Data block:
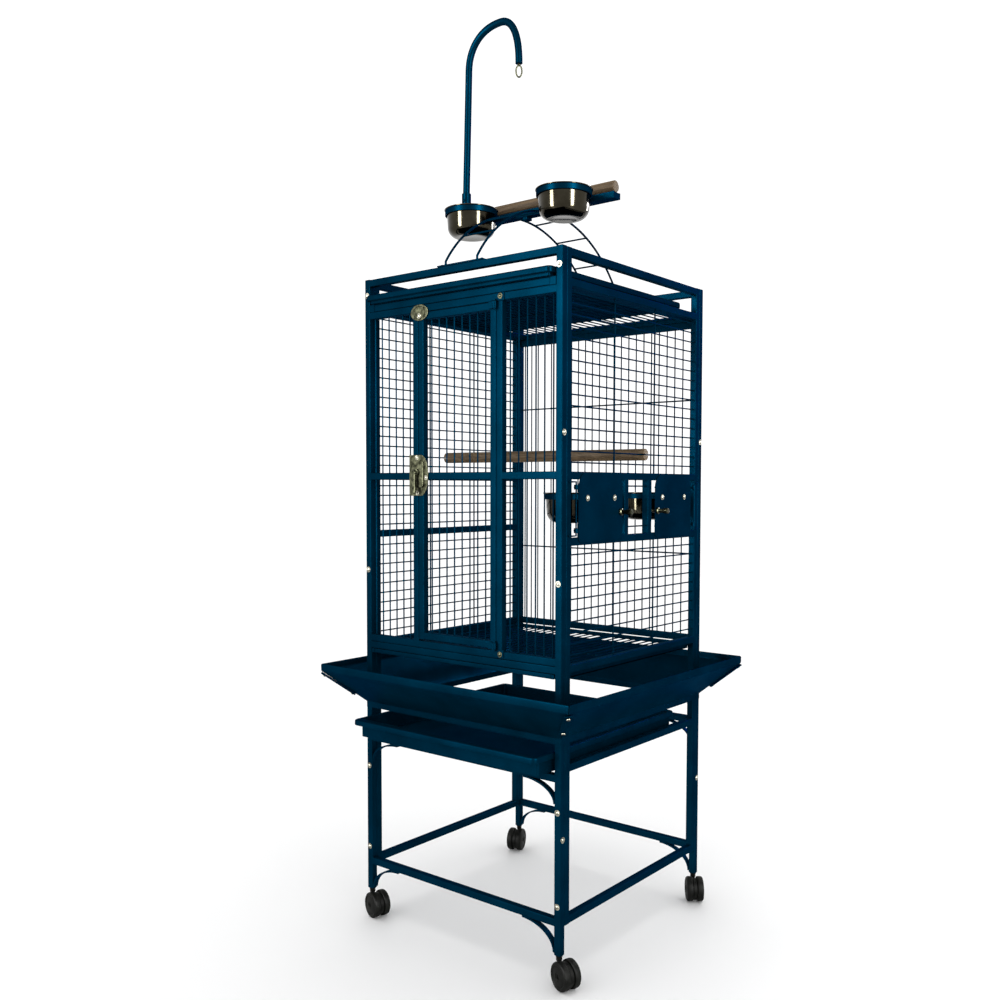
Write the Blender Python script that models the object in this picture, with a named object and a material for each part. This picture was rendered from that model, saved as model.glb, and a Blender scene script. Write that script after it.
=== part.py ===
"""Play-top bird cage on a castered stand, one named solid for each piece.

Units are metres, +Z is up, the main door faces -Y and the feeder doors face +X.
The origin is at floor level under the middle of the cage.
"""
import math

import bmesh
import bpy
from mathutils import Matrix, Vector

# ---------------------------------------------------------------- driving sizes
CAGE_WIDTH = 0.457        # X, outside of the posts
CAGE_DEPTH = 0.457        # Y, outside of the posts
TUBE = 0.0127             # square tube of every frame
WIRE = 0.0025             # grille wire
PITCH = 0.018             # grille wires, middle to middle, front, back, roof and floor
SIDE_PITCH = 0.0183       # horizontal wires of the side frames
FIRST_WIRE = 0.015        # first side wire, from the feeder belt
TOUCH = 0.0003            # gap between pieces that touch
SLIDE = 0.0006            # gap each side of a piece that slides

# Heights of the underside of each rail above the floor
Z_LEG = 0.049
Z_LOWER = 0.0962
Z_TRAY_FRONT = 0.334
Z_TRAY_SIDE = 0.3483
Z_BASE = 0.510
Z_BELT_LOW = 0.7173
Z_BELT_HIGH = 0.825
Z_PANEL_TOP = 1.1213
Z_SIDE_TOP = 1.1335
Z_RIM = 1.1813
BACK_BRACES = (0.682, 0.9825)
BELT_WINDOW = 0.032       # half of the fixed window between the feeder bays
WINDOW_WIRES = (0.7435, 0.8145)

# Main door
DOOR_WIRES = 8
DOOR_GAP = 0.0008         # at the sides and the top
DOOR_GAP_BOTTOM = 0.003
KNUCKLE_R = 0.0040
KNUCKLE_H = 0.012
PIN_R = 0.0020
PIN_CLEAR = 0.0004
HINGE_OUT = 0.0042        # hinge axis in front of the frame's face
LUG = 0.0024
LOCK_X = -0.0885
LOCK_Z = 0.8325
LOCK_W = 0.046
LOCK_H = 0.073
LOCK_T = 0.0048
BUTTON_W = 0.042
BUTTON_H = 0.029
BUTTON_X = -0.0856
BUTTON_RAISE = 0.0060     # button's middle above its screw
SHEET = 0.0015            # plates of the feeder doors, button and clips

# Feeder doors, bowls and perches
FEEDER_W = 0.130
FEEDER_SIDE = 0.0093      # plate's edge from the hinge axis
FEEDER_BOTTOM = 0.722
FEEDER_TOP = 0.8375
FEEDER_CORNER = 0.026
FEEDER_FOOT_CORNER = 0.008
FEEDER_HINGE_IN = 0.0095  # hinge axis from the edge of the bay
ROD_R = 0.0016
FEEDER_RODS = (0.742, 0.8125)
KNOB_Z = 0.770
KNOB_IN = 0.0158          # knob's shaft from the divider of the window
KNOB_OUT = 0.024
KNOB_R = 0.0030
TONGUE = 0.024            # latch tongue, hanging open below the knob
FEEDER_RING_Z = 0.801
BOWL_R = 0.0470
BOWL_H = 0.050
BOWL_WALL = 0.0010
RING_T = 0.0026
RING_H = 0.0095
RING_CLEAR = 0.0005
BOWL_RIM = 0.0018         # the rim laps over the ring
RING_SETBACK = 0.0075     # ring from the feeder plate
RING_STANDOFF = 0.0020    # ring from the perch bar, bridged by a tab
PERCH_R = 0.0105
PERCH_Y = (-0.0105, 0.0275) # left and right ends of the perch in the cage
SLOT_CLEAR = 0.0004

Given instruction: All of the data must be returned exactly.

Exercise response:
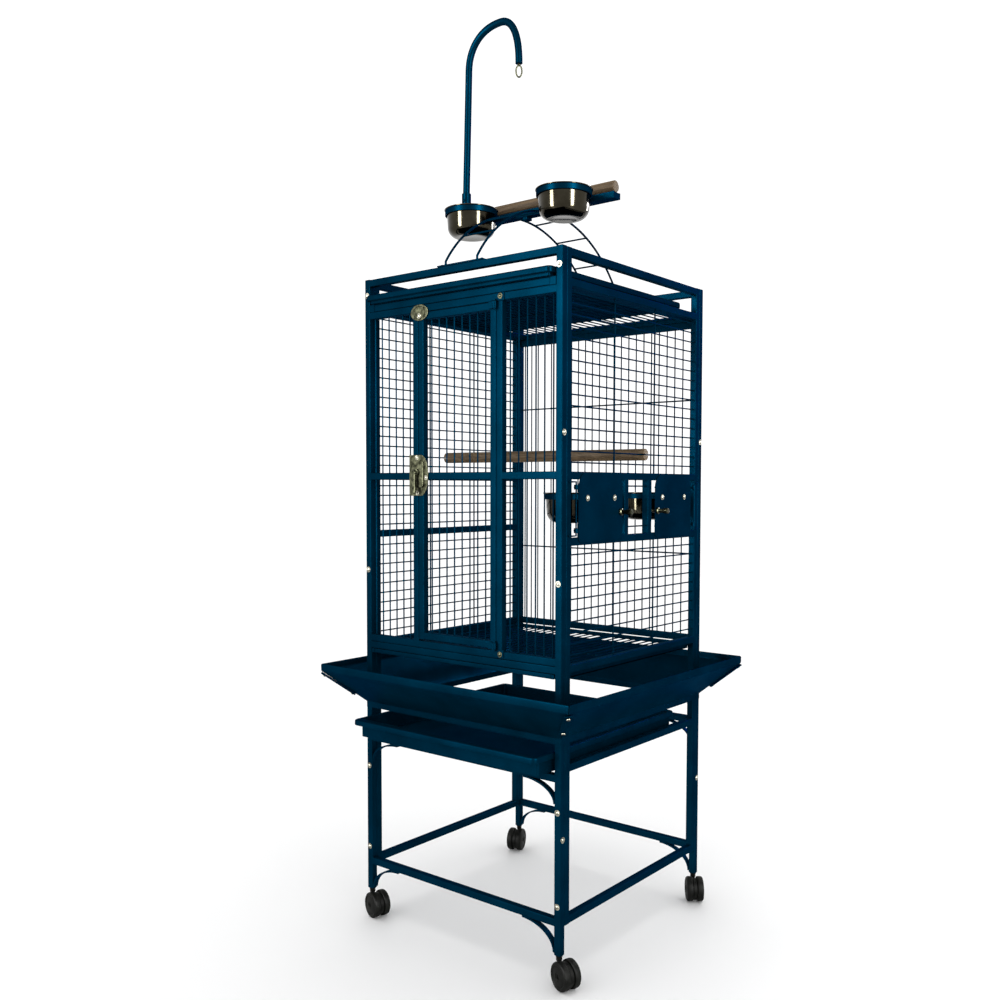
Write the Blender Python script that models the object in this picture, with a named object and a material for each part. This picture was rendered from that model, saved as model.glb, and a Blender scene script. Write that script after it.
=== part.py ===
"""Play-top bird cage on a castered stand, one named solid for each piece.

Units are metres, +Z is up, the main door faces -Y and the feeder doors face +X.
The origin is at floor level under the middle of the cage.
"""
import math

import bmesh
import bpy
from mathutils import Matrix, Vector

# ---------------------------------------------------------------- driving sizes
CAGE_WIDTH = 0.457        # X, outside of the posts
CAGE_DEPTH = 0.457        # Y, outside of the posts
TUBE = 0.0127             # square tube of every frame
WIRE = 0.0025             # grille wire
PITCH = 0.018             # grille wires, middle to middle, front, back, roof and floor
SIDE_PITCH = 0.0183       # horizontal wires of the side frames
FIRST_WIRE = 0.015        # first side wire, from the feeder belt
TOUCH = 0.0003            # gap between pieces that touch
SLIDE = 0.0006            # gap each side of a piece that slides

# Heights of the underside of each rail above the floor
Z_LEG = 0.049
Z_LOWER = 0.0962
Z_TRAY_FRONT = 0.334
Z_TRAY_SIDE = 0.3483
Z_BASE = 0.510
Z_BELT_LOW = 0.7173
Z_BELT_HIGH = 0.825
Z_PANEL_TOP = 1.1213
Z_SIDE_TOP = 1.1335
Z_RIM = 1.1813
BACK_BRACES = (0.682, 0.9825)
BELT_WINDOW = 0.032       # half of the fixed window between the feeder bays
WINDOW_WIRES = (0.7435, 0.8145)

# Main door
DOOR_WIRES = 8
DOOR_GAP = 0.0008         # at the sides and the top
DOOR_GAP_BOTTOM = 0.003
KNUCKLE_R = 0.0040
KNUCKLE_H = 0.012
PIN_R = 0.0020
PIN_CLEAR = 0.0004
HINGE_OUT = 0.0042        # hinge axis in front of the frame's face
LUG = 0.0024
LOCK_X = -0.0885
LOCK_Z = 0.8325
LOCK_W = 0.046
LOCK_H = 0.073
LOCK_T = 0.0048
BUTTON_W = 0.042
BUTTON_H = 0.029
BUTTON_X = -0.0856
BUTTON_RAISE = 0.0060     # button's middle above its screw
SHEET = 0.0015            # plates of the feeder doors, button and clips

# Feeder doors, bowls and perches
FEEDER_W = 0.130
FEEDER_SIDE = 0.0093      # plate's edge from the hinge axis
FEEDER_BOTTOM = 0.722
FEEDER_TOP = 0.8375
FEEDER_CORNER = 0.026
FEEDER_FOOT_CORNER = 0.008
FEEDER_HINGE_IN = 0.0095  # hinge axis from the edge of the bay
ROD_R = 0.0016
FEEDER_RODS = (0.742, 0.8125)
KNOB_Z = 0.770
KNOB_IN = 0.0158          # knob's shaft from the divider of the window
KNOB_OUT = 0.024
KNOB_R = 0.0030
TONGUE = 0.024            # latch tongue, hanging open below the knob
FEEDER_RING_Z = 0.801
BOWL_R = 0.0470
BOWL_H = 0.050
BOWL_WALL = 0.0010
RING_T = 0.0026
RING_H = 0.0095
RING_CLEAR = 0.0005
BOWL_RIM = 0.0018         # the rim laps over the ring
RING_SETBACK = 0.0075     # ring from the feeder plate
RING_STANDOFF = 0.0020    # ring from the perch bar, bridged by a tab
PERCH_R = 0.0105
PERCH_Y = (-0.0105, 0.0275) # left and right ends of the perch in the cage
SLOT_CLEAR = 0.0004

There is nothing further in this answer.